▶ **STATED TASK**:
Reproduce the top of the data verbatim, through and including the line that contains "return height *".

┌─ DATA EXTRACT

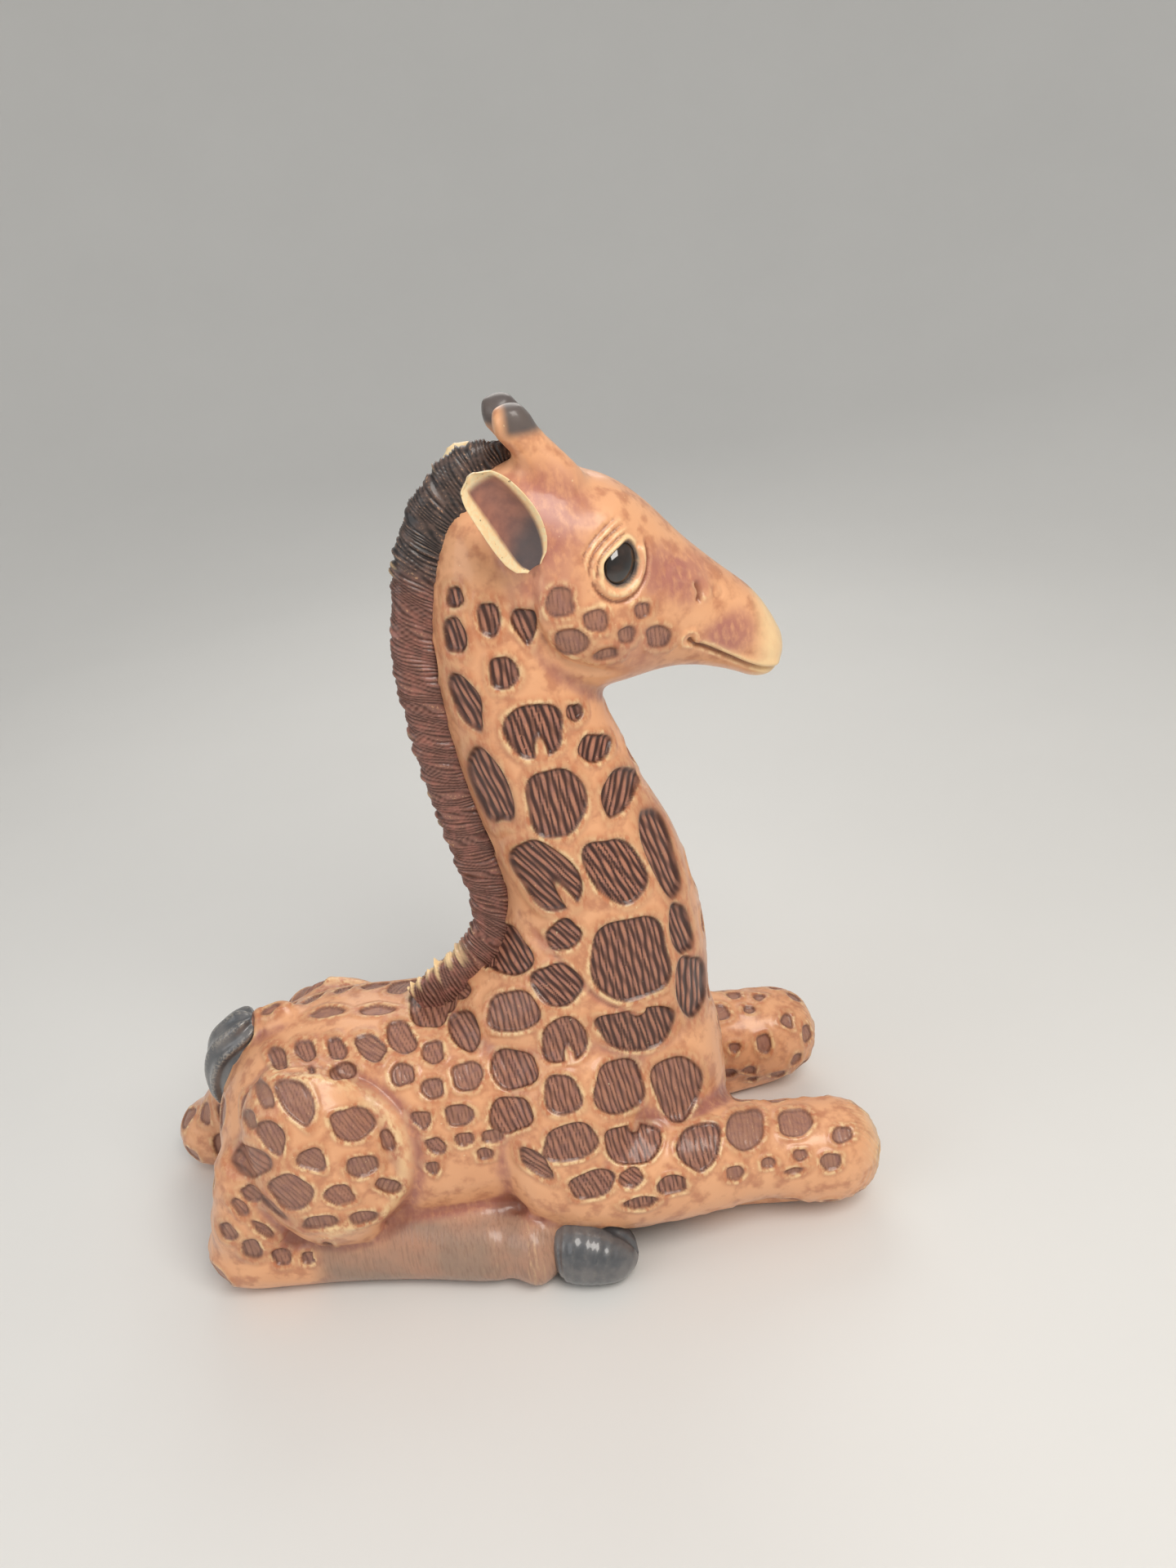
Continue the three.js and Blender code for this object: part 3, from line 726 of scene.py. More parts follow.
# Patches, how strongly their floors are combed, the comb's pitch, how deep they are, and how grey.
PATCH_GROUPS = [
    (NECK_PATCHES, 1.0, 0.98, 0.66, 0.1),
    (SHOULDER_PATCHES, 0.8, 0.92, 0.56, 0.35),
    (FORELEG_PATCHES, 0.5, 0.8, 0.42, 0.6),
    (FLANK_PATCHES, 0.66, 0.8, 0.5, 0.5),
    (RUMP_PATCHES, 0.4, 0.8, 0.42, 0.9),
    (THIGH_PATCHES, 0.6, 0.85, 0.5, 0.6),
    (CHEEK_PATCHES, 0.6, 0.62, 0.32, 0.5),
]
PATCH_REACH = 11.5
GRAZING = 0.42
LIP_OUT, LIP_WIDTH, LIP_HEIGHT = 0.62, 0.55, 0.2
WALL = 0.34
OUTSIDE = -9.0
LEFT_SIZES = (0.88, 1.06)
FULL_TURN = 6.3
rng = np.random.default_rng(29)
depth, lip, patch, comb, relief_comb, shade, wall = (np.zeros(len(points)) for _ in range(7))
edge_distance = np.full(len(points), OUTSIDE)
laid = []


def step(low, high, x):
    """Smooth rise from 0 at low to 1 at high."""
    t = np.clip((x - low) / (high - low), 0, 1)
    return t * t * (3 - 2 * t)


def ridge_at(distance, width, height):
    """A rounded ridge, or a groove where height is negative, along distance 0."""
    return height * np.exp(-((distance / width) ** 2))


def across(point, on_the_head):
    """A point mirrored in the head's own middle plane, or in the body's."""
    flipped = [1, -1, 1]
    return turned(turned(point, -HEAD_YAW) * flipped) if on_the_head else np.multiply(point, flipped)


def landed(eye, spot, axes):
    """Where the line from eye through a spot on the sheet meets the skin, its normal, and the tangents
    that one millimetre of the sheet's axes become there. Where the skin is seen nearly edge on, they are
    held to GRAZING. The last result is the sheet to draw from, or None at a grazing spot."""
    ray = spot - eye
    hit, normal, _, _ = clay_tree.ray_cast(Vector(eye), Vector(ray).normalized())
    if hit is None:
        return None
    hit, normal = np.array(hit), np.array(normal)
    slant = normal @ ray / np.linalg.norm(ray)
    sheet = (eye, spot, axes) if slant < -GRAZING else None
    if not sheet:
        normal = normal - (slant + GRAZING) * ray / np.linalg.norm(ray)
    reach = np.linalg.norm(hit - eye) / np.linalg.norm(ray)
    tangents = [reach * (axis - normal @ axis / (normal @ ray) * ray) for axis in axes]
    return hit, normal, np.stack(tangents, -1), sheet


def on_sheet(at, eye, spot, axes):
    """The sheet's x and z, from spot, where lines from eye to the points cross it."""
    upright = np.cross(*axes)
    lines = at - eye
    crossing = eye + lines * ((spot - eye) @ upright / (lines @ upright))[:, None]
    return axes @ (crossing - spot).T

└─

▶ **EXERCISE RESPONSE**:
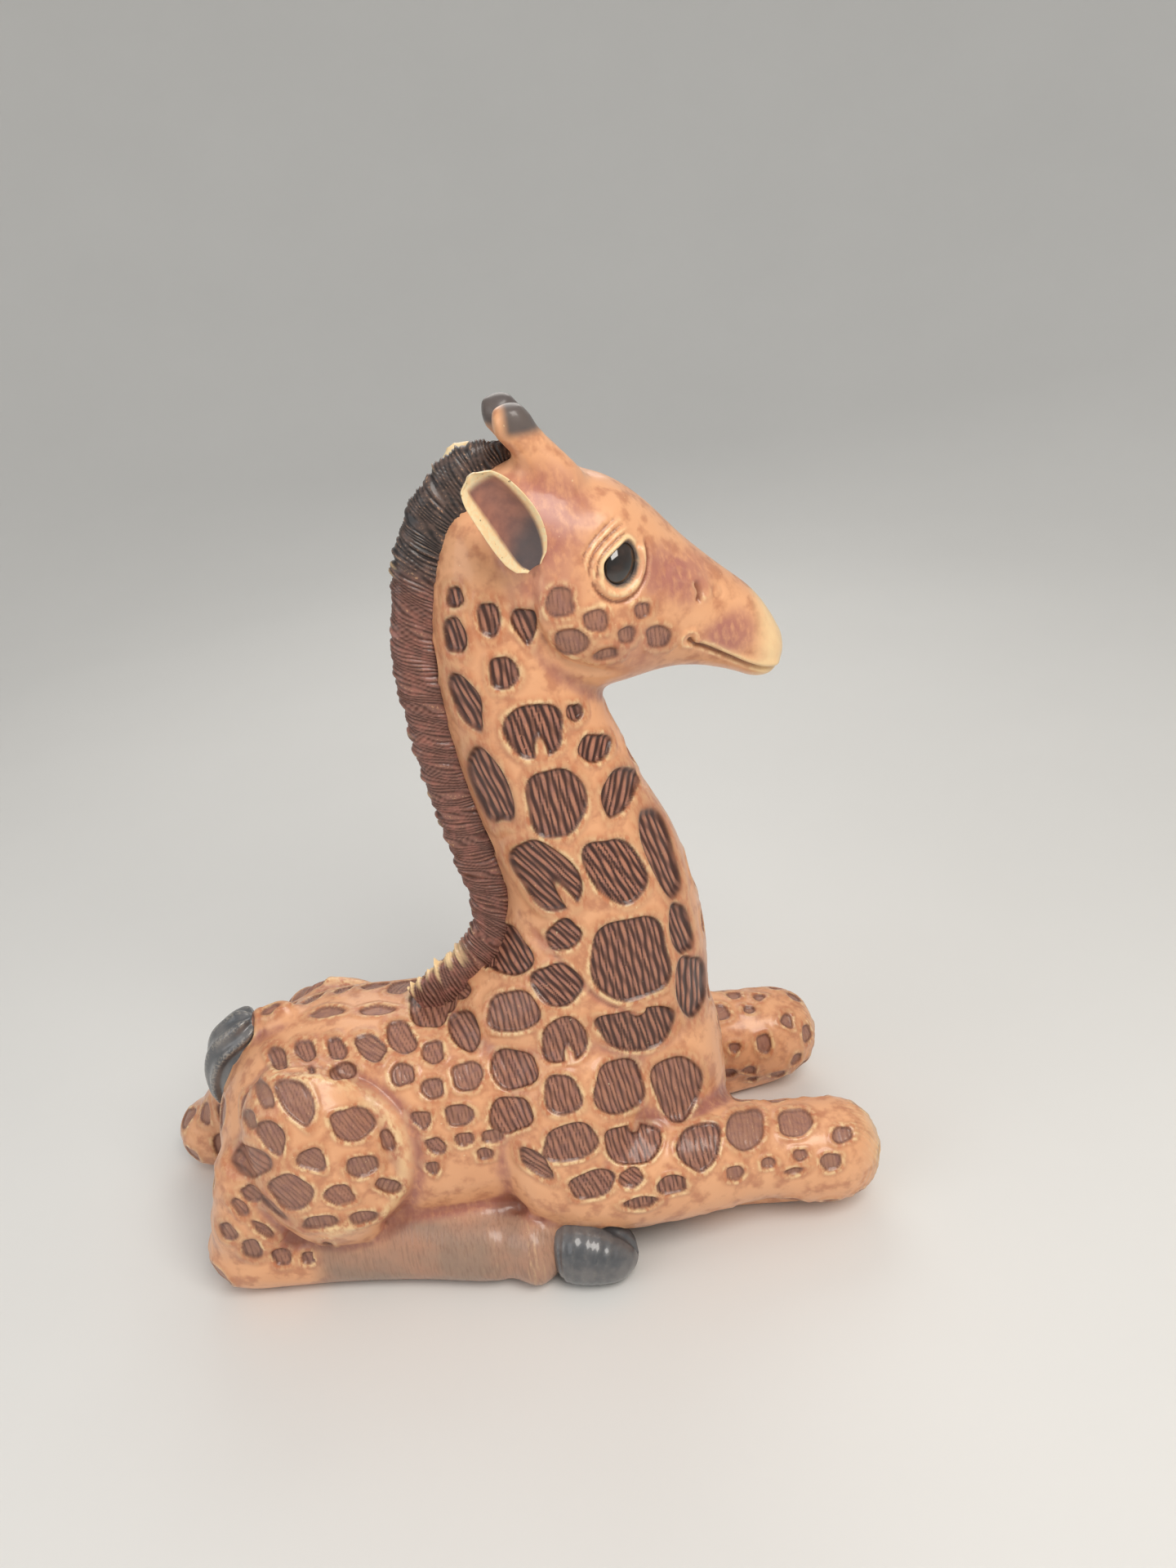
Continue the three.js and Blender code for this object: part 3, from line 726 of scene.py. More parts follow.
# Patches, how strongly their floors are combed, the comb's pitch, how deep they are, and how grey.
PATCH_GROUPS = [
    (NECK_PATCHES, 1.0, 0.98, 0.66, 0.1),
    (SHOULDER_PATCHES, 0.8, 0.92, 0.56, 0.35),
    (FORELEG_PATCHES, 0.5, 0.8, 0.42, 0.6),
    (FLANK_PATCHES, 0.66, 0.8, 0.5, 0.5),
    (RUMP_PATCHES, 0.4, 0.8, 0.42, 0.9),
    (THIGH_PATCHES, 0.6, 0.85, 0.5, 0.6),
    (CHEEK_PATCHES, 0.6, 0.62, 0.32, 0.5),
]
PATCH_REACH = 11.5
GRAZING = 0.42
LIP_OUT, LIP_WIDTH, LIP_HEIGHT = 0.62, 0.55, 0.2
WALL = 0.34
OUTSIDE = -9.0
LEFT_SIZES = (0.88, 1.06)
FULL_TURN = 6.3
rng = np.random.default_rng(29)
depth, lip, patch, comb, relief_comb, shade, wall = (np.zeros(len(points)) for _ in range(7))
edge_distance = np.full(len(points), OUTSIDE)
laid = []


def step(low, high, x):
    """Smooth rise from 0 at low to 1 at high."""
    t = np.clip((x - low) / (high - low), 0, 1)
    return t * t * (3 - 2 * t)


def ridge_at(distance, width, height):
    """A rounded ridge, or a groove where height is negative, along distance 0."""
    return height * np.exp(-((distance / width) ** 2))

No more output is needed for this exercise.